Its media imprint, Activision Blizzard Media Networks, aims to build the “ESPN of e-sports,” spearheaded by former ESPN CEO Steve Bornstein.

On Thursday, Activision upgraded its e-sports broadcast network. It overhauled its over-the-top video platform – launching the MLG.tv Enhanced Viewing Experience – and deepened its video partnership with Facebook for live and on-demand e-sports content.

“We’ll be engaging with the ad world about what kinds of placements we can build into different user experiences,” Mike Sepso, SVP of Activision Blizzard Media Networks and the co-founder of Major League Gaming, told AdExchanger.

These formats, he said, would range from “very simple things we can borrow from the traditional sports world like scoreboard sponsorships to native units we create in part with our brand partners.”
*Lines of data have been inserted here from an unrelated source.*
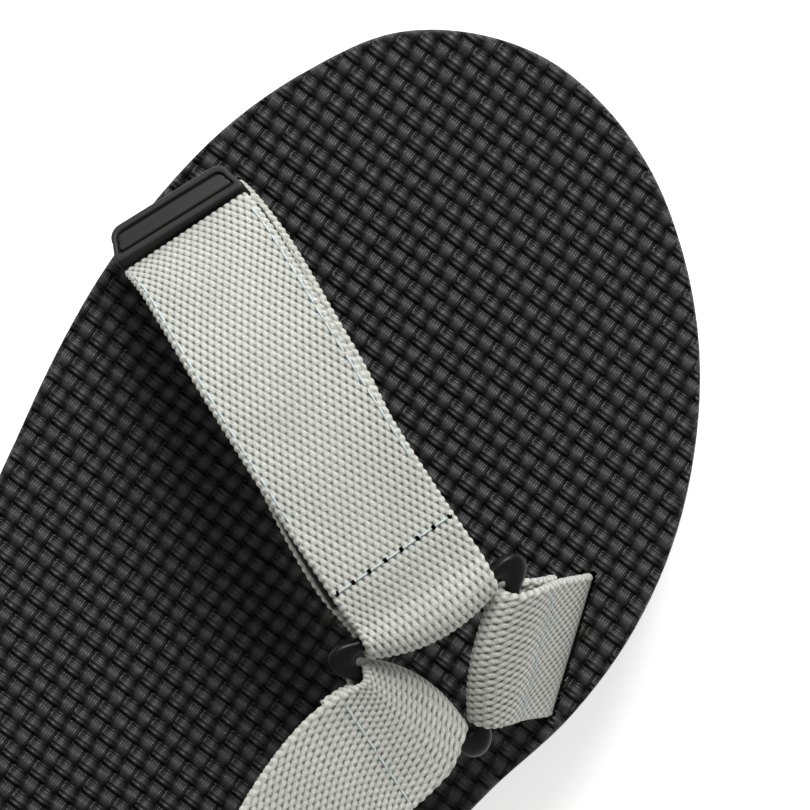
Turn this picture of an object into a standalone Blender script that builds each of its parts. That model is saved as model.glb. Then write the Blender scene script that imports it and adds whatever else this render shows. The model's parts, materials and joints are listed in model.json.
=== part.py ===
"""Strappy sport sandal for a right foot, about EU 42.

Frame: metres, +Z up, +Y from heel to toe, +X towards the outer (lateral) side of the foot.
The origin lies on the ground plane, under the middle of the flat stretch of the outsole.
Lengths below are in millimetres; they become metres where a mesh is made.
"""
import math

import bmesh
import bpy
from mathutils import Vector

MM = 0.001

# ---- driving dimensions -------------------------------------------------------------------
CLEARANCE = 0.3            # free space between touching pieces
OUTSOLE_THICKNESS = 4.5
FOOTBED_THICKNESS = 5.0
FOREFOOT_TOP = 23.0        # height of the footbed under the ball of the foot
HEEL_RISE = 8.0            # how much higher the heel stands
HEEL_CUP = 3.0             # how far the rim stands over the middle of the heel
FOREFOOT_CUP = 0.6
ARCH_RISE = 3.0            # extra height under the arch, at the inner edge
TOE_SPRING = 7.0           # how far the toe end lifts off the ground
TOE_SPRING_START = 60.0
HEEL_RAMP = (45.0, -60.0)          # where the footbed starts and ends its climb to the heel
CUP_RAMP = (20.0, -90.0)           # the same for the raised rim of the heel cup
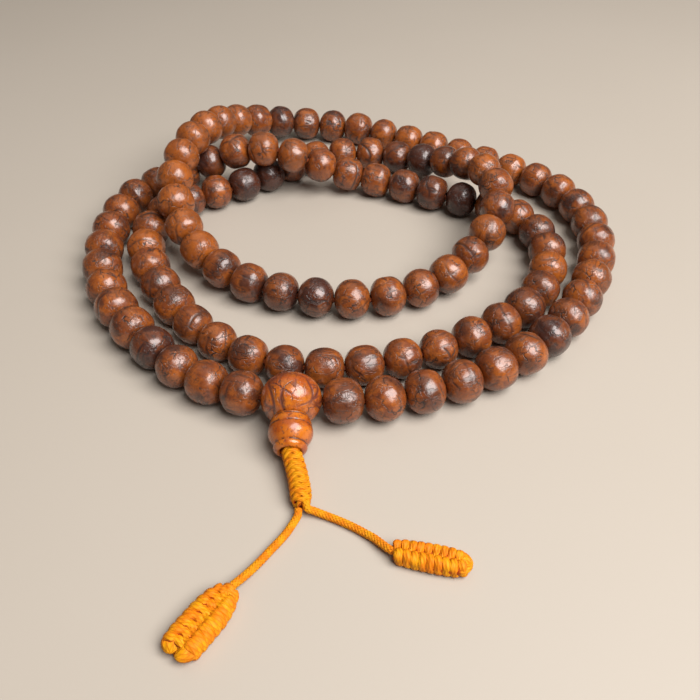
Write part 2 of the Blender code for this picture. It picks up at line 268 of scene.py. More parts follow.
def smooth_curve(points, steps=16):
    """A centripetal Catmull-Rom curve through the points, as closely spaced places."""
    knots = [Vector(p) for p in points]
    knots = [2 * knots[0] - knots[1], *knots, 2 * knots[-1] - knots[-2]]
    places = []
    for p0, p1, p2, p3 in zip(knots, knots[1:], knots[2:], knots[3:]):
        t1 = math.sqrt((p1 - p0).length)
        t2 = t1 + math.sqrt((p2 - p1).length)
        t3 = t2 + math.sqrt((p3 - p2).length)
        for step in range(steps):
            t = t1 + (t2 - t1) * step / steps
            a1 = p0.lerp(p1, t / t1)
            a2 = p1.lerp(p2, (t - t1) / (t2 - t1))
            a3 = p2.lerp(p3, (t - t2) / (t3 - t2))
            b1 = a1.lerp(a2, t / t2)
            b2 = a2.lerp(a3, (t - t1) / (t3 - t1))
            places.append(b1.lerp(b2, (t - t1) / (t2 - t1)))
    places.append(knots[-2])
    return places


def evenly_spaced(places, count):
    """The curve's places read again as count equal steps along it."""
    places = np.array(places)
    lengths = path_lengths(places)
    wanted = np.linspace(0, lengths[-1], count + 1)
    return np.stack([np.interp(wanted, lengths, places[:, axis]) for axis in range(3)], axis=1)


def path_lengths(places):
    """How far along the path each place is."""
    steps = np.linalg.norm(np.diff(places, axis=0), axis=1)
    return np.concatenate([[0.0], np.cumsum(steps)])


def resampled(places, step):
    """The path again, with a place every step."""
    length = path_lengths(np.array(places))[-1]
    return evenly_spaced(places, max(2, round(length / step)))


def unit(vector):
    """The same direction with a length of 1."""
    return vector / np.linalg.norm(vector)


def frames_along(places):
    """Directions along, across and above a path at each of its places, turning as little as
    they can."""
    along = np.gradient(places, axis=0)
    along /= np.linalg.norm(along, axis=1)[:, None]
    above = np.array((0.0, 0.0, 1.0))
    if abs(along[0] @ above) > 0.9:
        above = np.array((0.0, 1.0, 0.0))
    aboves = []
    for direction in along:
        above = above - (above @ direction) * direction
        above = above / np.linalg.norm(above)
        aboves.append(above)
    aboves = np.array(aboves)
    return along, np.cross(aboves, along), aboves


# ---- Meshes ---------------------------------------------------------------------------------


def band_faces(rings, sides, start=0, looped=False):
    """Quads between successive rings of vertices."""
    faces = []
    for ring in range(rings if looped else rings - 1):
        near = start + ring * sides
        far = start + (ring + 1) % rings * sides
        for side in range(sides):
            after = (side + 1) % sides
            faces.append((near + side, near + after, far + after, far + side))
    return faces


def cap_faces(rings, sides, start=0):
    """The two ends of a capped tube."""
    last = start + (rings - 1) * sides
    return [
        tuple(start + side for side in reversed(range(sides))),
        tuple(last + side for side in range(sides)),
    ]


def mesh_piece(name, vertices, faces, finish, attributes=None):
    """A smooth mesh object, with a float or vector per vertex for each named attribute."""
    data = bpy.data.meshes.new(name)
    data.from_pydata([tuple(v) for v in vertices], [], faces)
    for label, values in (attributes or {}).items():
        values = np.asarray(values, np.float32)
        is_vector = values.ndim == 2
        layer = data.attributes.new(label, "FLOAT_VECTOR" if is_vector else "FLOAT", "POINT")
        layer.data.foreach_set("vector" if is_vector else "value", values.ravel())
    data.shade_smooth()
    data.materials.append(finish)
    piece = bpy.data.objects.new(name, data)
    bpy.context.scene.collection.objects.link(piece)
    return piece


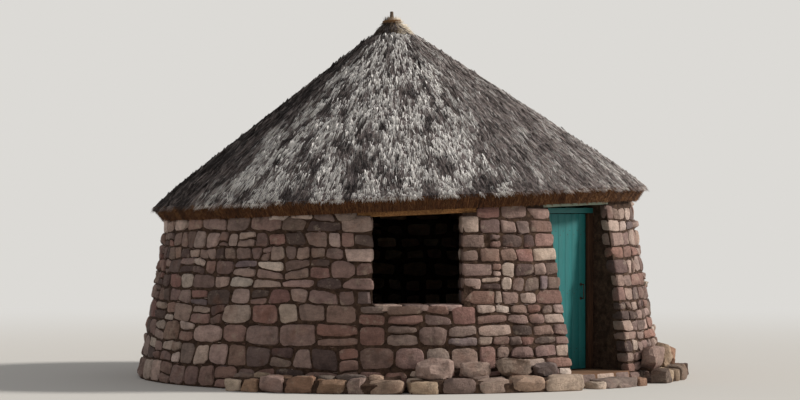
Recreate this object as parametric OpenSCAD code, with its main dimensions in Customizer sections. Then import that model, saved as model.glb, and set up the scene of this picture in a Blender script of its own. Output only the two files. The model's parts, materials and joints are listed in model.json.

MLG.tv distributes content across the web, mobile and OTT through Xbox, PS4, Roku and Chromecast; it also streams content directly into “Call of Duty: Black Ops III” through a live event viewer.

Its relationship with Facebook – MLG.tv’s newest distribution partner – will give Facebook audiences exclusively produced video. 

“We reach over 500 million monthly active users across our game franchises,” said Sepso. And unlike competitors like Amazon-owned Twitch and Turner-owned ELeague, MLG.tv is vertically integrated because Activision is itself a game publisher.

“We own the game, operate and run the leagues, work directly with teams and talent, produce content and position it on our platform and other distribution partners,” Sepso added.

“And while platforms like Snapchat are huge in terms of video views, they’re actually very new at determining what’s the ad product that will work. We’ve had an over-the-top ad platform for e-sports with MLG.tv for three years now.”

Many elements of MLG.tv’s ad stack are homegrown, though it built its private exchange using LiveRail prior to the Facebook acquisition.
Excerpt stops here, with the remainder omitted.